Yes. Entry to the Blue Mosque is free. It is an active mosque, not a paid museum. Anyone selling you a Blue Mosque ticket on the street or online is selling you nothing. The only thing you might pay for nearby is the Hagia Sophia upper gallery, which is a separate building.

What time does the Blue Mosque close?

The mosque closes briefly to tourists during each of the five daily prayers, usually for about 30 minutes, and for around 90 minutes for the Friday midday prayer (roughly 12:30 to 14:00). Outside prayer windows it is open from roughly 08:30 until shortly before the night prayer, which is around 21:00 in summer and 18:30 in winter.

Is the Blue Mosque open on Friday for tourists?

Yes, but with a longer midday closure. The Friday midday prayer (cuma namazı) closes the mosque to tourist visits for roughly 90 minutes, usually around 12:30 to 14:00. Visit before 11:00 or after 14:30 on Fridays and you will not have a problem.

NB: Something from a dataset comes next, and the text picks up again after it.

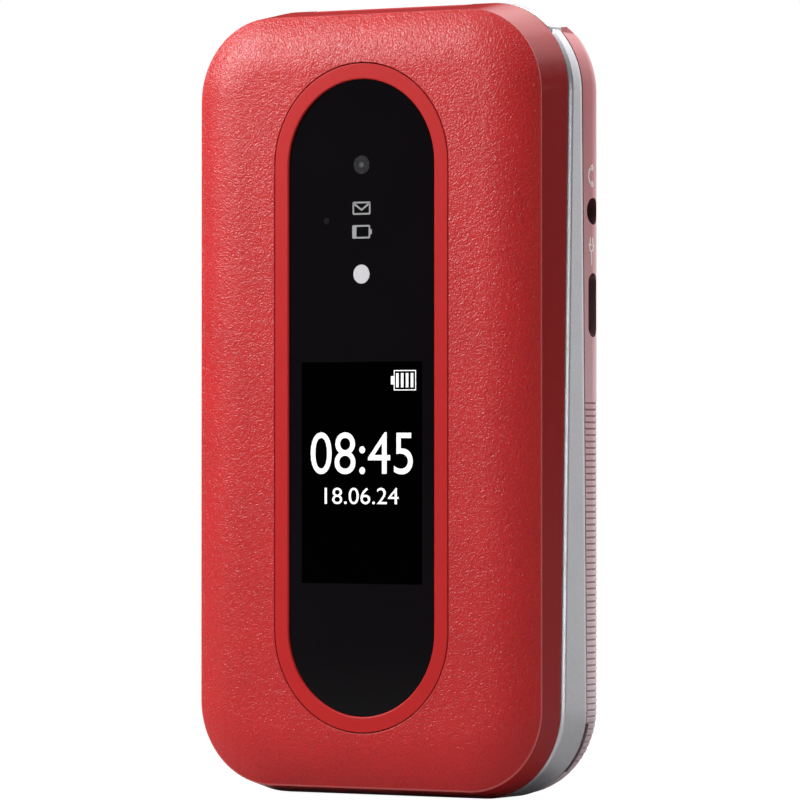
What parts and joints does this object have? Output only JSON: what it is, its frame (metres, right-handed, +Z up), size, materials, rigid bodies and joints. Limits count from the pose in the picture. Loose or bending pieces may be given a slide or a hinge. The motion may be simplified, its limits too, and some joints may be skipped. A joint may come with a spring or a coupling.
{
  "type": "flip phone",
  "caption": "Folding phone that opens on a hinge at its top end, with a keypad, inner and outer displays, side sockets and a lift-off battery cover.",
  "frame": {"origin": "middle of the closed phone's footprint, at the level of the end that it stands on", "axes": "+Z up along the phone to the hinge end, -Y out of the lid's outer face, +X to the side with the sockets"},
  "size_m": [0.055, 0.019, 0.1059],
  "materials": {
    "red_shell": "red lacquer with a fine leather-like grain",
    "red_smooth": "smooth satin red lacquer",
    "red_cover": "satin red lacquer, fine ribs over the lower half",
    "silver": "satin silver paint with metal flake",
    "silver_caps": "satin silver paint with metal flake",
    "black_glass": "black tinted window, polished",
    "lens": "clear lens over a dark sensor",
    "display_black": "display module, black",
    "lamp_white": "translucent white lamps",
    "board_green": "green solder mask",
    "frame_black": "fine matt black moulding",
    "speaker_black": "black plastic and film",
    "steel": "bare steel",
    "mesh_steel": "dark woven steel mesh",
    "rubber_dark": "dark grey rubber",
    "flex_amber": "amber polyimide film",
    "key_black": "satin black with white numerals",
    "membrane": "translucent grey silicone",
    "battery_wrap": "dark wrap, bare of print",
    "contact_gold": "gold plated springs in a black case",
    "chassis_grey": "dark grey moulding"
  },
  "bodies": {
    "base": {"hinge_barrel": "red_smooth", "hinge_case": "steel", "hinge_cam": "steel", "hinge_spring": "steel", "hinge_pin": "steel", "base_flex": "flex_amber", "silver_frame": "silver", "inner_chassis": "chassis_grey", "main_board": "board_green", "shield_cans": "steel", "keypad_membrane": "membrane", "key_domes": "steel", "microphone": "steel", "headphone_socket": "frame_black", "usb_socket": "steel", "loudspeaker": "speaker_black", "vibration_motor": "steel", "battery": "battery_wrap", "battery_contacts": "contact_gold", "card_slots": "steel", "antenna": "flex_amber", "base_screws": "steel"},
    "lid": {"lid_outer_shell": "red_shell", "window_bezel": "red_smooth", "outer_window": "black_glass", "outer_display": "display_black", "camera_module": "lens", "outer_lights": "lamp_white", "lid_circuit_board": "board_green", "lid_inner_frame": "frame_black", "main_window": "black_glass", "main_display": "display_black", "earpiece": "speaker_black", "earpiece_mesh": "mesh_steel", "lid_magnet": "steel", "lid_screws": "steel", "lid_bumpers": "rubber_dark", "lid_flex": "flex_amber", "hinge_end_caps": "silver_caps", "hinge_shaft": "steel"},
    "battery_cover_body": {"battery_cover": "red_cover"},
    "nav_rocker_body": {"nav_rocker": "silver"},
    "volume_rocker_body": {"volume_rocker": "silver"},
    "assistance_button_body": {"assistance_button": "silver"},
    "key_0_body": {"key_0": "key_black"},
    "key_1_body": {"key_1": "key_black"},
    "key_2_body": {"key_2": "key_black"},
    "key_3_body": {"key_3": "key_black"},
    "key_4_body": {"key_4": "key_black"},
    "key_5_body": {"key_5": "key_black"},
    "key_6_body": {"key_6": "key_black"},
    "key_7_body": {"key_7": "key_black"},
    "key_8_body": {"key_8": "key_black"},
    "key_9_body": {"key_9": "key_black"},
    "key_star_body": {"key_star": "key_black"},
    "key_hash_body": {"key_hash": "key_black"},
    "call_key_body": {"call_key": "key_black"},
    "end_key_body": {"end_key": "key_black"},
    "soft_key_left_body": {"soft_key_left": "key_black"},
    "soft_key_right_body": {"soft_key_right": "key_black"}
  },
  "joints": [
    {"name": "lid_hinge", "type": "hinge", "parent": "base", "child": "lid", "pos_m": [0, -0.00086, 0.10248], "axis": [-1, 0, 0], "range_deg": [0, 160]},
    {"name": "cover_lift", "type": "slide", "parent": "base", "child": "battery_cover_body", "axis": [0, 1, 0], "range_m": [0, 0.012]},
    {"name": "nav_tilt", "type": "hinge", "parent": "base", "child": "nav_rocker_body", "pos_m": [0, 0.00024, 0.06645], "axis": [1, 0, 0], "range_deg": [-1.8, 1.8], "stiffness_Nm_per_rad": 0.3},
    {"name": "volume_tilt", "type": "hinge", "parent": "base", "child": "volume_rocker_body", "pos_m": [-0.0265, 0.00075, 0.079], "axis": [0, 1, 0], "range_deg": [-1, 1], "stiffness_Nm_per_rad": 0.2},
    {"name": "assistance_press", "type": "slide", "parent": "base", "child": "assistance_button_body", "axis": [0, -1, 0], "range_m": [0, 0.0004], "stiffness_N_per_m": 4000},
    {"name": "key_0_press", "type": "slide", "parent": "base", "child": "key_0_body", "axis": [0, 0.9997, -0.0251], "range_m": [0, 0.00035], "stiffness_N_per_m": 4000},
    {"name": "key_1_press", "type": "slide", "parent": "base", "child": "key_1_body", "axis": [0, 0.9997, -0.0251], "range_m": [0, 0.00035], "stiffness_N_per_m": 4000},
    {"name": "key_2_press", "type": "slide", "parent": "base", "child": "key_2_body", "axis": [0, 0.9997, -0.0251], "range_m": [0, 0.00035], "stiffness_N_per_m": 4000},
    {"name": "key_3_press", "type": "slide", "parent": "base", "child": "key_3_body", "axis": [0, 0.9997, -0.0251], "range_m": [0, 0.00035], "stiffness_N_per_m": 4000},
    {"name": "key_4_press", "type": "slide", "parent": "base", "child": "key_4_body", "axis": [0, 0.9997, -0.0251], "range_m": [0, 0.00035], "stiffness_N_per_m": 4000},
    {"name": "key_5_press", "type": "slide", "parent": "base", "child": "key_5_body", "axis": [0, 0.9997, -0.0251], "range_m": [0, 0.00035], "stiffness_N_per_m": 4000},
    {"name": "key_6_press", "type": "slide", "parent": "base", "child": "key_6_body", "axis": [0, 0.9997, -0.0251], "range_m": [0, 0.00035], "stiffness_N_per_m": 4000},
    {"name": "key_7_press", "type": "slide", "parent": "base", "child": "key_7_body", "axis": [0, 0.9997, -0.0251], "range_m": [0, 0.00035], "stiffness_N_per_m": 4000},
    {"name": "key_8_press", "type": "slide", "parent": "base", "child": "key_8_body", "axis": [0, 0.9997, -0.0251], "range_m": [0, 0.00035], "stiffness_N_per_m": 4000},
    {"name": "key_9_press", "type": "slide", "parent": "base", "child": "key_9_body", "axis": [0, 0.9997, -0.0251], "range_m": [0, 0.00035], "stiffness_N_per_m": 4000},
    {"name": "key_star_press", "type": "slide", "parent": "base", "child": "key_star_body", "axis": [0, 0.9997, -0.0251], "range_m": [0, 0.00035], "stiffness_N_per_m": 4000},
    {"name": "key_hash_press", "type": "slide", "parent": "base", "child": "key_hash_body", "axis": [0, 0.9997, -0.0251], "range_m": [0, 0.00035], "stiffness_N_per_m": 4000},
    {"name": "call_key_press", "type": "slide", "parent": "base", "child": "call_key_body", "axis": [0, 0.9997, -0.0251], "range_m": [0, 0.00035], "stiffness_N_per_m": 4000},
    {"name": "end_key_press", "type": "slide", "parent": "base", "child": "end_key_body", "axis": [0, 0.9997, -0.0251], "range_m": [0, 0.00035], "stiffness_N_per_m": 4000},
    {"name": "soft_key_left_press", "type": "slide", "parent": "base", "child": "soft_key_left_body", "axis": [0, 0.9997, -0.0251], "range_m": [0, 0.00035], "stiffness_N_per_m": 4000},
    {"name": "soft_key_right_press", "type": "slide", "parent": "base", "child": "soft_key_right_body", "axis": [0, 0.9997, -0.0251], "range_m": [0, 0.00035], "stiffness_N_per_m": 4000}
  ]
}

What is the Sultanahmet Mosque dress code?

Knees and shoulders covered for everyone, including men in shorts. Women cover their hair with a scarf. Free scarves and wraps are loaned at the entrance if you do not have your own, with no deposit. Shoes come off at the door and go on open shelves or in plastic bags.

Can you visit Hagia Sophia and the Blue Mosque on the same day?

Yes, and many people do because they sit 200 meters apart on the same square. Do Hagia Sophia first when it opens at 09:00, then cross to the Blue Mosque around 10:30. The two together take about three hours including queue time and a tea break between them.